Wechselwirkungen - das 3. Gesetz von Newton

© H. Hübel Würzburg 2013

Empfohlene Glossarthemen:

Masse

Wechselwirkung

Kraft

Glossar

Physik für Schülerinnen und Schüler

Impres-sum

Dir ist längst bewusst, dass niemand und nichts eine Kraft haben kann. Zu einer Kraft gehören immer zwei: ein Gegenstand, auf den die Kraft wirkt (an dem sie angreift), und ein Gegenstand, von dem die Kraftwirkung ausgeht, der eine Kraft ausübt. Du hast dich sicher auch schon an die Sprechweisen gewöhnt (z.B. ein Körper, "auf den die Kraft wirkt", "an dem die Kraft angreift", "der eine Kraft ausübt", "von dem eine Kraftwirkung ausgeht".)

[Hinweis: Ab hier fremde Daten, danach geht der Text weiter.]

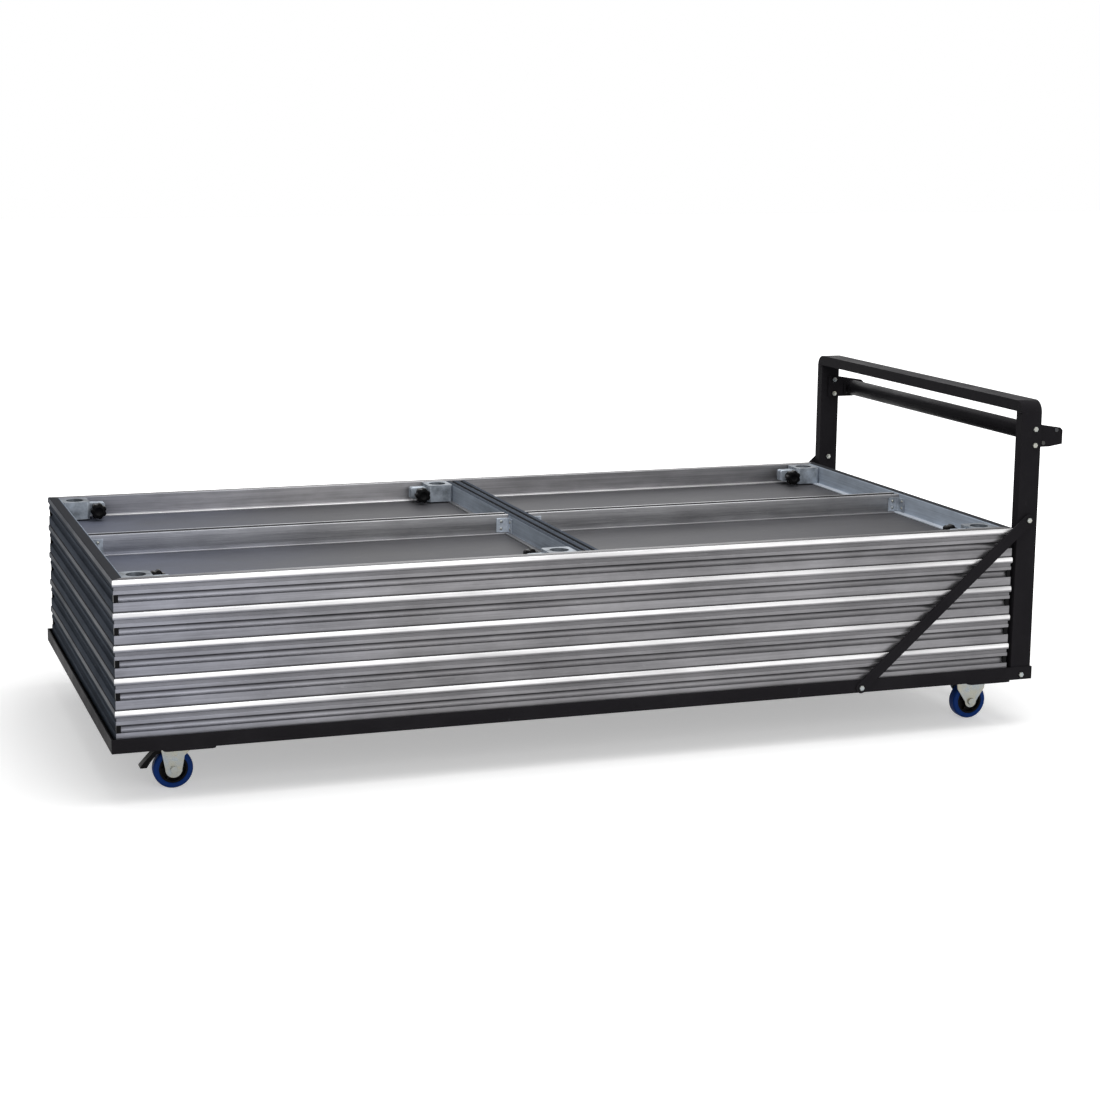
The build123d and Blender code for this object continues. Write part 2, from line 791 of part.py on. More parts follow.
def build_fasteners():
    """All hexagon bolts and nuts of the frame and of the castor plates."""
    seats = []
    for name, side in sides:
        foot, brace_head, *bracket = post_bolt_places()
        seats.append((side_plane(side, base_half), side_place(side, *foot), angle_wall + post_depth))
        brace_foot = side_place(side, brace_foot_x, frame_bolt_z)
        seats.append((side_plane(side, brace_outer), brace_foot, brace_thickness + angle_wall))
        head_grip = brace_thickness + angle_wall + post_depth
        seats.append((side_plane(side, brace_outer), side_place(side, *brace_head), head_grip))
        for place in bracket:
            grip = post_depth + bracket_thickness
            seats.append((side_plane(side, post_outer), side_place(side, *place), grip))
        for end, x, trail in castor_ends:
            for hole_x in (-castor_hole_pitch_x / 2, castor_hole_pitch_x / 2):
                for hole_y in (-castor_hole_pitch_y / 2, castor_hole_pitch_y / 2):
                    place = (x + hole_x, side * castor_y + hole_y)
                    plate_grip = mount_plate_thickness + castor_plate_thickness
                    seats.append((Plane.XY.offset(rail_base), place, plate_grip))
    bolts, nuts = [], []
    for plane, place, grip in seats:
        seat = Plane(plane.from_local_coords(Vector(*place)), x_dir=plane.x_dir, z_dir=plane.z_dir)
        bolts.append(hex_bolt(seat, grip))
        nuts.append(hex_nut(seat, grip))
    save(group(bolts), "hex_bolts")
    save(group(nuts), "hex_nuts")


def castor_top_plate(x, y):
    """Castor's mounting plate with the upper ball race under it."""
    with BuildPart() as plate:
        with BuildSketch(Plane.XY.offset(castor_plate_base)):
            with Locations((x, y)):
                RectangleRounded(castor_plate_length, castor_plate_width, castor_plate_corner)
        extrude(amount=castor_plate_thickness)
        with BuildSketch(Plane.XY.offset(castor_plate_base - race_height)):
            with Locations((x, y)):
                Circle(race_radius)
        extrude(amount=race_height)
        race_rim = plate.faces().sort_by(Axis.Z)[0].edges()
        chamfer(race_rim, race_ease)
        with BuildSketch(Plane.XY.offset(castor_plate_base - race_height)):
            with Locations((x, y)):
                Circle(kingpin_radius + fit_gap)
                with GridLocations(castor_hole_pitch_x, castor_hole_pitch_y, 2, 2):
                    Circle(bolt_radius + bolt_hole_gap)
        extrude(amount=race_height + castor_plate_thickness, mode=Mode.SUBTRACT)
    return plate.part


def kingpin(x, y):
    """Rivet that hangs the fork's crown under the castor plate."""
    with BuildPart() as pin:
        with BuildSketch(Plane.XY.offset(kingpin_low)):
            with Locations((x, y)):
                Circle(kingpin_head_radius)
        extrude(amount=kingpin_head_height)
        with BuildSketch(Plane.XY.offset(kingpin_low)):
            with Locations((x, y)):
                Circle(kingpin_radius)
        extrude(amount=castor_height + kingpin_cap_height - kingpin_low)
        with BuildSketch(Plane.XY.offset(castor_height)):
            with Locations((x, y)):
                Circle(kingpin_head_radius)
        extrude(amount=kingpin_cap_height)
    return pin.part


def fork_leg(outline, wheel_x, end_radius, y, side):
    """One leg of a fork: a flat outline beside the wheel that ends round the axle."""
    with BuildPart() as leg:
        with BuildSketch(side_plane(-1, -(y + side * fork_outer))):
            with BuildLine():
                Polyline(*outline, close=True)
            make_face()
            with Locations((wheel_x, wheel_radius)):
                Circle(end_radius)
                Circle(axle_radius + fit_gap, mode=Mode.SUBTRACT)
        extrude(amount=side * fork_leg_thickness)
    return leg.part


def swivel_fork(x, y):
    """Swivelling fork: round crown with a skirt, and two legs that trail behind the kingpin."""
    wheel_x = x - castor_trail
    outline = [
        (x + fork_front_reach, crown_low),
        (wheel_x - fork_rear_reach, crown_low),
        (wheel_x - fork_shoulder_half, wheel_radius + fork_shoulder_rise),
        (wheel_x - fork_end_radius, wheel_radius),
        (wheel_x + fork_end_radius, wheel_radius),
        (wheel_x + fork_shoulder_half, wheel_radius + fork_shoulder_rise),
    ]
    with BuildPart() as body:
        with BuildSketch(Plane.XY.offset(crown_low)):
            with Locations((x, y)):
                Circle(crown_radius)
        extrude(amount=crown_thickness)
        with BuildSketch(Plane.XY.offset(crown_low - skirt_height)):
            with Locations((x, y)):
                Circle(crown_radius)
                Circle(crown_radius - fork_leg_thickness, mode=Mode.SUBTRACT)
        extrude(amount=skirt_height)
        for side in (-1, 1):
            add(fork_leg(outline, wheel_x, fork_end_radius, y, side))
        with BuildSketch(Plane.XY.offset(crown_low)):
            with Locations((x, y)):
                Circle(kingpin_radius + fit_gap)
        extrude(amount=crown_thickness, mode=Mode.SUBTRACT)
        with BuildSketch(side_plane(-1, -y)):
            with Locations(pedal_pivot(x)):
                Circle(pedal_pin_radius + fit_gap)
        extrude(amount=fork_outer + overrun, both=True, mode=Mode.SUBTRACT)
    return body.part


def fixed_fork(x, y):
    """Fixed fork: a plate under the frame with two wide tapering legs bent down from it."""
    outline = [
        (x + fixed_root_half, castor_plate_base),
        (x - fixed_root_half, castor_plate_base),
        (x - fixed_shoulder_half, wheel_radius + fixed_shoulder_rise),
        (x - fixed_end_radius, wheel_radius),
        (x + fixed_end_radius, wheel_radius),
        (x + fixed_shoulder_half, wheel_radius + fixed_shoulder_rise),
    ]
    with BuildPart() as body:
        with BuildSketch(Plane.XY.offset(castor_plate_base)):
            with Locations((x, y)):
                RectangleRounded(castor_plate_length, castor_plate_width, castor_plate_corner)
                with GridLocations(castor_hole_pitch_x, castor_hole_pitch_y, 2, 2):
                    Circle(bolt_radius + bolt_hole_gap, mode=Mode.SUBTRACT)
        extrude(amount=castor_plate_thickness)
        for side in (-1, 1):
            add(fork_leg(outline, x, fixed_end_radius, y, side))
    return body.part


def pedal_pivot(x):
    """Place of the pedal's pin, above the trailing side of the tyre."""
    return (x - castor_trail - pedal_pivot_x, pedal_pivot_z)


def pedal_pin(x, y):
    """Riveted pin that the brake pedal turns on."""
    with BuildPart() as pin:
        with BuildSketch(side_plane(-1, -y)):
            with Locations(pedal_pivot(x)):
                Circle(pedal_pin_radius)
        extrude(amount=fork_outer, both=True)
    return pin.part


def brake_pedal(x, y):
    """Foot pedal that curves down round the tyre from its sleeve on the pin."""
    pivot_x, pivot_z = pedal_pivot(x)

    def at(reach_share, drop_share):
        return (pivot_x - reach_share * pedal_reach, pivot_z - drop_share * pedal_drop)

    with BuildPart() as pedal:
        with BuildSketch(side_plane(-1, -y)):
            with BuildLine():
                Polyline(
                    (pivot_x, pivot_z + pedal_sleeve_radius),
                    *[at(*shares) for shares in pedal_outer_shares],
                    (pivot_x - pedal_reach, pivot_z - pedal_drop + pedal_lip),
                    (pivot_x - pedal_reach, pivot_z - pedal_drop),
                    *[at(*shares) for shares in pedal_inner_shares],
                    (pivot_x, pivot_z - pedal_sleeve_radius),
                    close=True,
                )
            make_face()
            with Locations((pivot_x, pivot_z)):
                Circle(pedal_sleeve_radius)
                Circle(pedal_pin_radius + fit_gap, mode=Mode.SUBTRACT)
        extrude(amount=pedal_width / 2, both=True)
    return pedal.part


def axle(x, y):
    """Wheel bolt through both fork legs."""
    with BuildPart() as bolt:
        with BuildSketch(side_plane(-1, -(y - fork_outer))):
            with Locations((x, wheel_radius)):
                RegularPolygon(axle_head_radius, hex_sides)
        extrude(amount=axle_head_height)
        with BuildSketch(side_plane(-1, -(y - fork_outer))):
            with Locations((x, wheel_radius)):
                Circle(axle_radius)
        extrude(amount=-(2 * fork_outer + axle_head_height + axle_tail))
    return bolt.part


def axle_nut(x, y):
    """Lock nut at the far end of the wheel bolt."""
    with BuildPart() as nut:
        with BuildSketch(side_plane(-1, -(y + fork_outer))):
            with Locations((x, wheel_radius)):
                RegularPolygon(axle_head_radius, hex_sides)
                Circle(axle_radius + fit_gap, mode=Mode.SUBTRACT)
        extrude(amount=-axle_head_height)
    return nut.part


def hub(x, y):
    """Wheel centre: boss, ribbed web and the rim that carries the tyre."""
    rim_radius = wheel_radius - tyre_depth
    bore_plane = side_plane(-1, -y)
    with BuildPart() as centre:
        with BuildSketch(bore_plane):
            with Locations((x, wheel_radius)):
                Circle(rim_radius)
                Circle(rim_radius - hub_rim_thickness, mode=Mode.SUBTRACT)
        extrude(amount=hub_width / 2, both=True)
        with BuildSketch(bore_plane):
            with Locations((x, wheel_radius)):
                Circle(rim_radius - hub_rim_thickness / 2)
        extrude(amount=hub_web / 2, both=True)
        with BuildSketch(bore_plane):
            with Locations((x, wheel_radius)):
                with PolarLocations(rim_radius / 2, hub_rib_count):
                    Rectangle(rim_radius - hub_rim_thickness, hub_rib_thickness)
        extrude(amount=hub_width / 2 - hub_rim_thickness / 2, both=True)
        with BuildSketch(bore_plane):
            with Locations((x, wheel_radius)):
                Circle(hub_boss_radius)
        extrude(amount=wheel_width / 2 + fork_side_gap - joint_gap, both=True)
        with BuildSketch(bore_plane):
            with Locations((x, wheel_radius)):
                Circle(axle_radius + fit_gap)
        extrude(amount=wheel_width, both=True, mode=Mode.SUBTRACT)
    return centre.part


def tyre(x, y):
    """Rubber tyre with rounded shoulders."""
    with BuildPart() as ring:
        with BuildSketch(Plane((x, y, wheel_radius), x_dir=(0, 1, 0), z_dir=(1, 0, 0))):
            with Locations((0, -wheel_radius + tyre_depth / 2)):
                Rectangle(wheel_width, tyre_depth)
        revolve(axis=Axis((x, y, wheel_radius), (0, 1, 0)))
        tread = ring.edges().filter_by(GeomType.CIRCLE).group_by(SortBy.RADIUS)[-1]
        fillet(tread, tyre_round)
    return ring.part


def build_castors():
    """Two swivel castors with brake pedals at the far end, two fixed ones at the handle end."""
    top_plates, kingpins = [], []
    for end, x, trail in castor_ends:
        wheel_x = x - trail
        for name, side in sides:
            y = side * castor_y
            place = end + "_" + name
            if trail:
                top_plates.append(castor_top_plate(x, y))
                kingpins.append(kingpin(x, y))
                save(group([swivel_fork(x, y), pedal_pin(x, y)]), "castor_fork_" + place)
                save(brake_pedal(x, y), "brake_pedal_" + name)
            else:
                save(fixed_fork(x, y), "castor_fork_" + place)
            save(group([axle(wheel_x, y), axle_nut(wheel_x, y)]), "castor_axle_" + place)
            save(hub(wheel_x, y), "wheel_hub_" + place)
            save(tyre(wheel_x, y), "tyre_" + place)
    save(group(top_plates), "castor_top_plates")
    save(group(kingpins), "castor_kingpins")


build_base()
build_hoop()
build_braces()
build_handle()
build_fasteners()
build_castors()
build_decks()
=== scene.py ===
import json
import math
from functools import cached_property
from itertools import product

import bmesh
import bpy
import numpy as np
from bpy.props import FloatProperty, FloatVectorProperty, IntProperty, PointerProperty
from mathutils import Matrix, Vector


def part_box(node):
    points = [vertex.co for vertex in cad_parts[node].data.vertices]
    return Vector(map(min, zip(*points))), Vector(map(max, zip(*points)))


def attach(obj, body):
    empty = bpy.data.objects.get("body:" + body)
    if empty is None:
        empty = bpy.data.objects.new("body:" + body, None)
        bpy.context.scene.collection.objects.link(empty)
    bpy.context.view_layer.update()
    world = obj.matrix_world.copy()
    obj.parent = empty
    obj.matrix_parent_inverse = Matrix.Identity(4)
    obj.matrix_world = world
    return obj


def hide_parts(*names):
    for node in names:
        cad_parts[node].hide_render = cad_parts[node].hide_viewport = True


# Looks of a storage trolley that carries a stack of stage decks lying upside down.
# Lengths are in metres where nothing says millimetres.

bl_info = {
    "name": "Storage Trolley Looks",
    "version": (1, 0, 0),
    "blender": (4, 5, 0),
    "location": "3D View > Sidebar > Trolley",
    "description": "Finishes and fine pieces of a storage trolley with its stack of stage decks",
    "category": "Object",
}

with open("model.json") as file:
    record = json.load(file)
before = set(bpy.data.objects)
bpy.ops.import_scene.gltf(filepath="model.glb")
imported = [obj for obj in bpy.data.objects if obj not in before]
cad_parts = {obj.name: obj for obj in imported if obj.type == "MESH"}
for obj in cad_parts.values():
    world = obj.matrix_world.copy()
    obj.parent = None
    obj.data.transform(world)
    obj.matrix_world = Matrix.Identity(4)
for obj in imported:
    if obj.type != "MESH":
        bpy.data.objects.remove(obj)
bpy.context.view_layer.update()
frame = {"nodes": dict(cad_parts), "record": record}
NODES = frame["nodes"]
MM = 0.001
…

Newton entdeckt Wechselwirkungskräfte

Newton erkannte im 17. Jahrhundert aber noch etwas ganz Entscheidendes:

Führe dazu folgende Versuche durch:

Folgerungen

Aus (1), (2): Beide Körper sind elektrisch geladen oder magnetisch, also gleichwertig. Du folgerst: Von jedem muss eine Wirkung ausgehen, an jedem muss eine Kraft angreifen.

Aus (3), (4), (6): Auch wenn es so aussieht, als gehe allein von einem der Körper eine Kraftwirkung aus (actio), so ist diese Kraft doch immer begleitet von einer Kraft, die der andere Körper ausübt (reactio).

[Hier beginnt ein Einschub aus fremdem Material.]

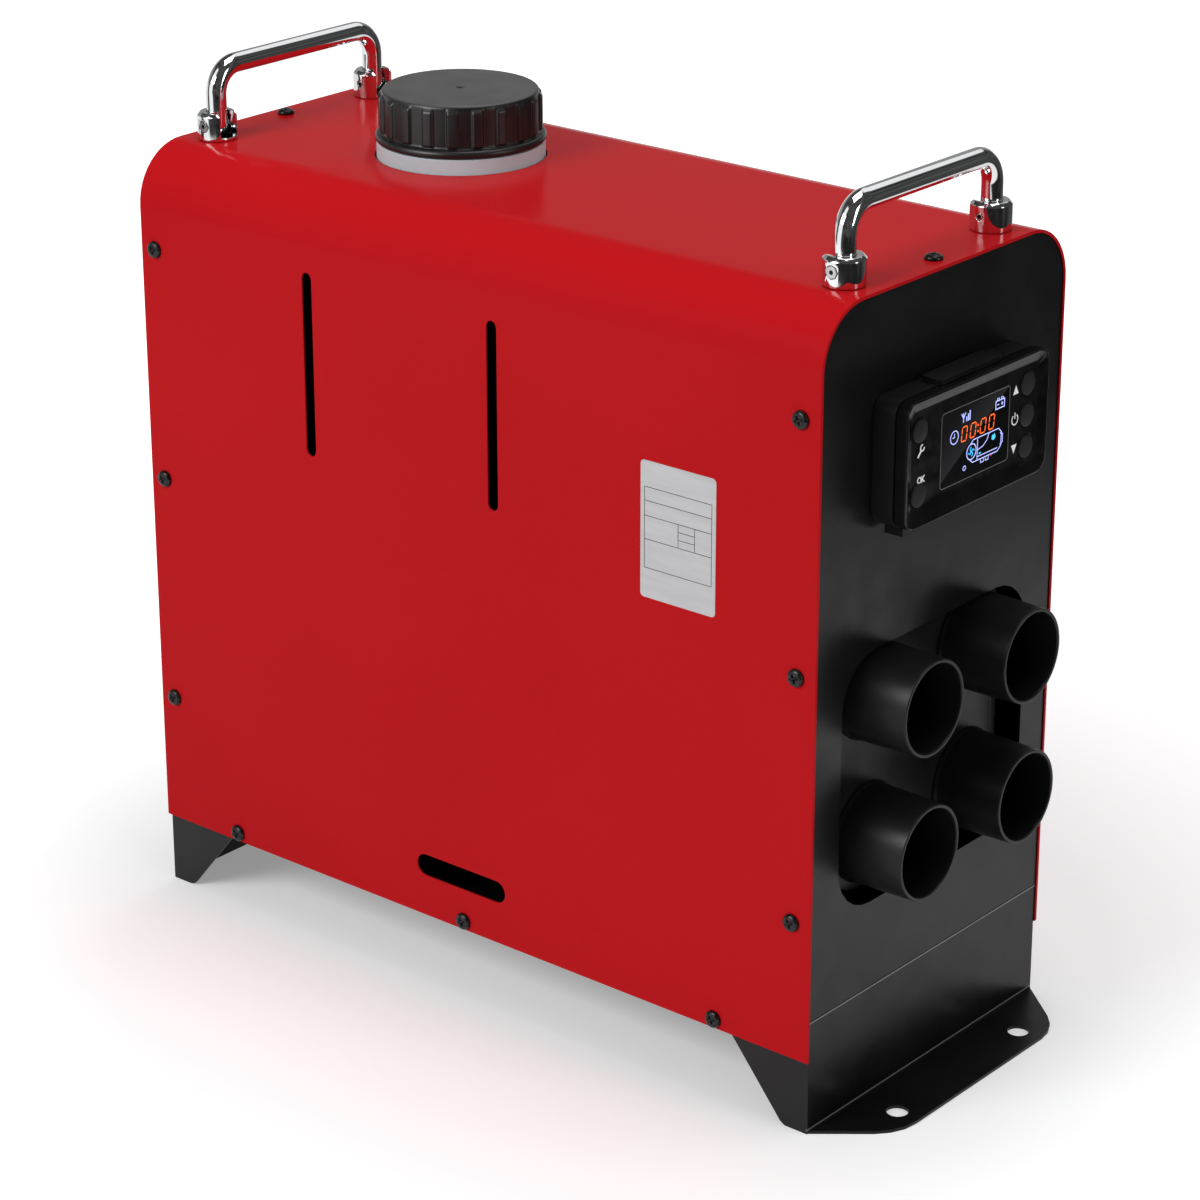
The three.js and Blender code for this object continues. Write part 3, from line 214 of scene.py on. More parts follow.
def stroke(points, width):
    """A line of a given width as an outline: the points moved half a width to the left, then back along the
    points moved half a width to the right, mitred by the mean of the neighbouring directions. A sharp corner
    moves its point no more than twice as far."""
    points = np.asarray(points, float)
    step = np.diff(points, axis=0)
    step /= np.linalg.norm(step, axis=1, keepdims=True)
    mean = np.vstack([step[:1], step[:-1] + step[1:], step[-1:]])
    mean /= np.linalg.norm(mean, axis=1, keepdims=True)
    full = np.vstack([step[:1], step])
    side = np.stack([-mean[:, 1], mean[:, 0]], -1)
    stretch = 1 / np.maximum(0.5, (mean * full).sum(1, keepdims=True))
    return np.vstack([points + side * stretch * width / 2, (points - side * stretch * width / 2)[::-1]])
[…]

Als Folge der Gewichtskraft fällt ein Stein und wird dabei beschleunigt. Gleichzeitig ist eine Kraft vom Stein auf die Erde wirksam, die auch die Erde nach oben beschleunigt. Wegen des großen Massenunterschieds ist die Beschleunigung der Erde aber kaum bemerkbar. Du scheinst auf der ruhenden Erde zu stehen.

Quantitative Messungen

Auf zwei Wagen werden Magnete gelegt, so dass sich ein Nord- und ein Südpol gegenüberstehen. Mit zwei Kraftmessern werden die Kräfte gemessen, die die Magnete aufeinander ausüben.

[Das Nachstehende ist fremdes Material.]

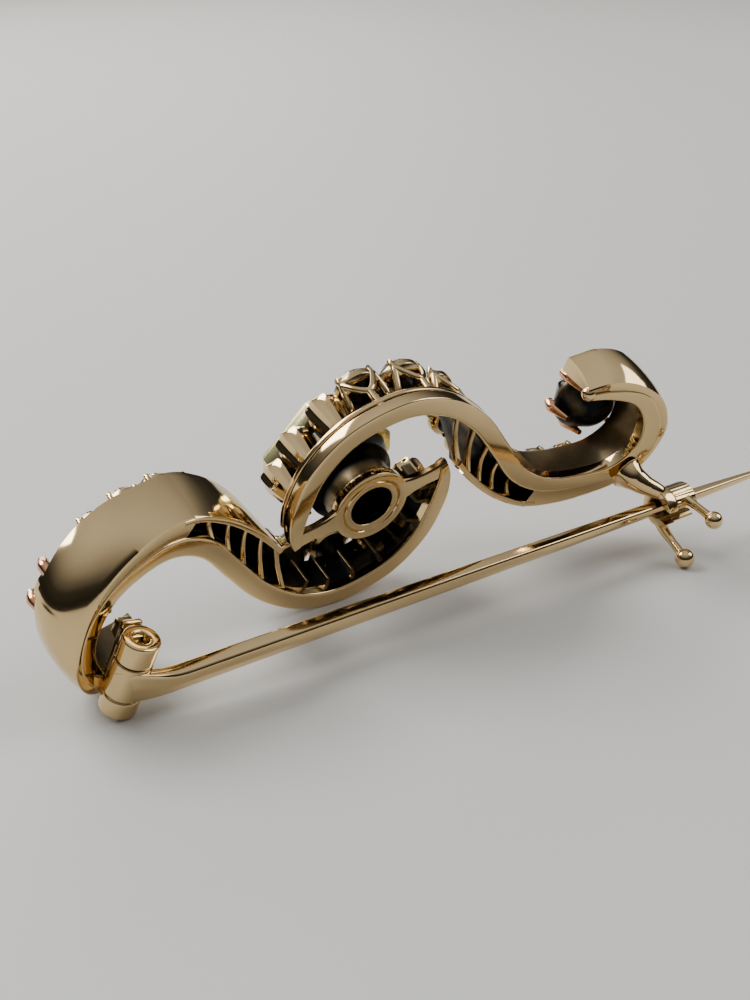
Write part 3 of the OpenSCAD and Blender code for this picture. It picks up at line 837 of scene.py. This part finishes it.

In diesem Fall wie ganz allgemein gilt:

          Kraft- und Reaktionskraft sind von gleichem Betrag.    

Überlegungen an Beispielen

Stell' dir vor: Ein Astronaut schwebt  ohne Kontakt mit anderen Gegenständen in der Raumstation ISS, versucht sich durch Arm- und Beinbewegungen von der Stelle zu bewegen. Sein Körper "weicht aus", verformt sich, aber insgesamt bleibt der Astronaut an seiner Stelle stehen, der Körper als Ganzen wird nicht beschleunigt. (Für Fortgeschrittene: Der Astronaut kann sich nur um seinen unveränderten Schwerpunkt bewegen.) Erst, wenn er einen Gegenstand findet, auf den er eine Kraft ausüben kann, z.B. die Wand der Raumstation, revangiert sich dieser Gegenstand mit einer entgegengesetzten Kraft auf den Astronauten, die diesen vorwärts treibt. Eine Kraft allein kann einen Körper als Ganzen nie in Bewegung setzen; sie kann nie wirksam werden.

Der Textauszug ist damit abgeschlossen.